Ondulação longa e tubular
Caliman ainda argumenta na sua justificativa que as ondas que quebram na foz do Rio Doce, especialmente as que quebram nas praias da comunidade de Regência, são internacionalmente conhecidas pela sua singularidade, com ondulação longa e tubular. Surfistas de todo o país se deslocam até a região para pegar ondas “perfeitas e tubulares”, que possuem características únicas.

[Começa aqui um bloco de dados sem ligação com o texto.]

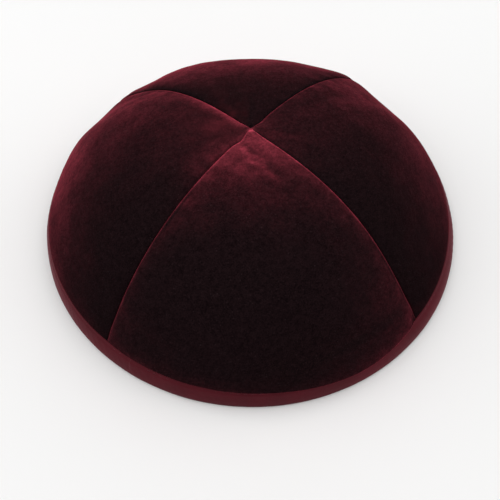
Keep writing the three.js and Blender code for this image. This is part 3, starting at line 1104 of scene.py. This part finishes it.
def place_camera():
    out = Vector((math.sin(CAMERA_AZIMUTH), -math.cos(CAMERA_AZIMUTH), 0))
    aim = out * AIM_FORWARD
    away = out * math.cos(CAMERA_ELEVATION) + Vector((0, 0, math.sin(CAMERA_ELEVATION)))
    camera = bpy.data.objects.new("camera", bpy.data.cameras.new("camera"))
    bpy.context.scene.collection.objects.link(camera)
    camera.location = aim + away * CAMERA_DISTANCE
    facing = away.to_track_quat("Z", "Y")
    camera.rotation_euler = facing.to_euler()
    camera.rotation_euler.rotate_axis("Z", CAMERA_ROLL)
    camera.data.lens = CAMERA_LENS
    camera.data.sensor_width = CAMERA_SENSOR
    bpy.context.scene.camera = camera


def hang_soft_box(name, azimuth, elevation, side, power):
    lamp = bpy.data.lights.new(name, "AREA")
    lamp.shape = "SQUARE"
    lamp.size = side
    lamp.energy = power
    box = bpy.data.objects.new(name, lamp)
    bpy.context.scene.collection.objects.link(box)
    turn, lift = math.radians(azimuth), math.radians(elevation)
    away = Vector((math.cos(turn) * math.cos(lift), math.sin(turn) * math.cos(lift), math.sin(lift)))
    box.location = away * BOX_DISTANCE
    box.rotation_euler = away.to_track_quat("Z", "Y").to_euler()


def light_the_room():
    world = bpy.data.worlds.new("studio")
    bpy.context.scene.world = world
    world.use_nodes = True
    sky = world.node_tree.nodes["Background"]
    sky.inputs["Color"].default_value = SKY_COLOUR
    sky.inputs["Strength"].default_value = SKY_STRENGTH
    for name, box in SOFT_BOXES.items():
        hang_soft_box(name, **box)


def lay_table():
    mesh = bpy.data.meshes.new("table")
    corners = [(-1, -1), (1, -1), (1, 1), (-1, 1)]
    mesh.from_pydata([(x * TABLE_HALF, y * TABLE_HALF, 0) for x, y in corners], [], [(0, 1, 2, 3)])
    mesh.materials.append(table_material())
    table = bpy.data.objects.new("table", mesh)
    bpy.context.scene.collection.objects.link(table)


# Assembly

def dress():
    patches, weave, pile = soft_patches(), woven_threads(), leaning_pile()
    velvet = velvet_material(patches, pile)
    backing = backing_material(patches, weave)
    satin = satin_material(patches, weave)
    thread = thread_material(patches)
    for name in PANEL_MIDDLES:
        panel = panel_mesh(name, [velvet, backing])
        panel.name = name + "_cloth"
        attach(panel, "root")
        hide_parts(name)
    tape = binding_mesh([satin])
    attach(tape, "root")
    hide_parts("rim_binding")
    stitching = stitching_mesh([thread])
    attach(stitching, "root")
    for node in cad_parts.values():
        finish = satin if node.name.startswith("rim") else velvet
        node.data.materials.clear()
        node.data.materials.append(finish)


bpy.context.scene.view_settings.view_transform = "Standard"
place_camera()
light_the_room()
lay_table()
dress()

A prática do surfe no litoral capixaba e na Foz do Rio Doce está diretamente relacionada à promoção do turismo, comércio e serviços nas comunidades atingidas, movimentando dessa maneira a economia local, enfatizou.
No entanto, diz o vereador, desde o rompimento da barragem de rejeitos de Fundão, em Mariana (MG), em 2015, o que se verifica em Regência é a falta de segurança em relação à qualidade da água e ao receio da contaminação, assim como a privação abrupta de seu uso, e consequentemente, a interrupção de atividades de lazer e práticas esportivas, resultando no enfraquecimento do turismo, comércio, projetos sociais voltados ao ensino de práticas esportivas e espaços de sociabilidade.
Ele diz que o comprometimento da prática do surfe também ocasionou o enfraquecimento das redes de relações sociais e comunitárias, devido à alteração nas práticas de sociabilidade que ocorriam cotidianamente entre os praticantes do esporte. Os surfistas, portanto, foram diretamente atingidos pelo desastre-crime de 2015. “Conceder as ondas da foz do Rio Doce especial proteção significa garantir que esse importante elemento do ciclo ecológico da cidade seja preservado e conservado em toda sua amplitude, desde os corpos d’água que a compõem até aos espaços de interesse cultural, ambiental e turístico a qual ela faz parte, e a partir dela existem”, enfatiza.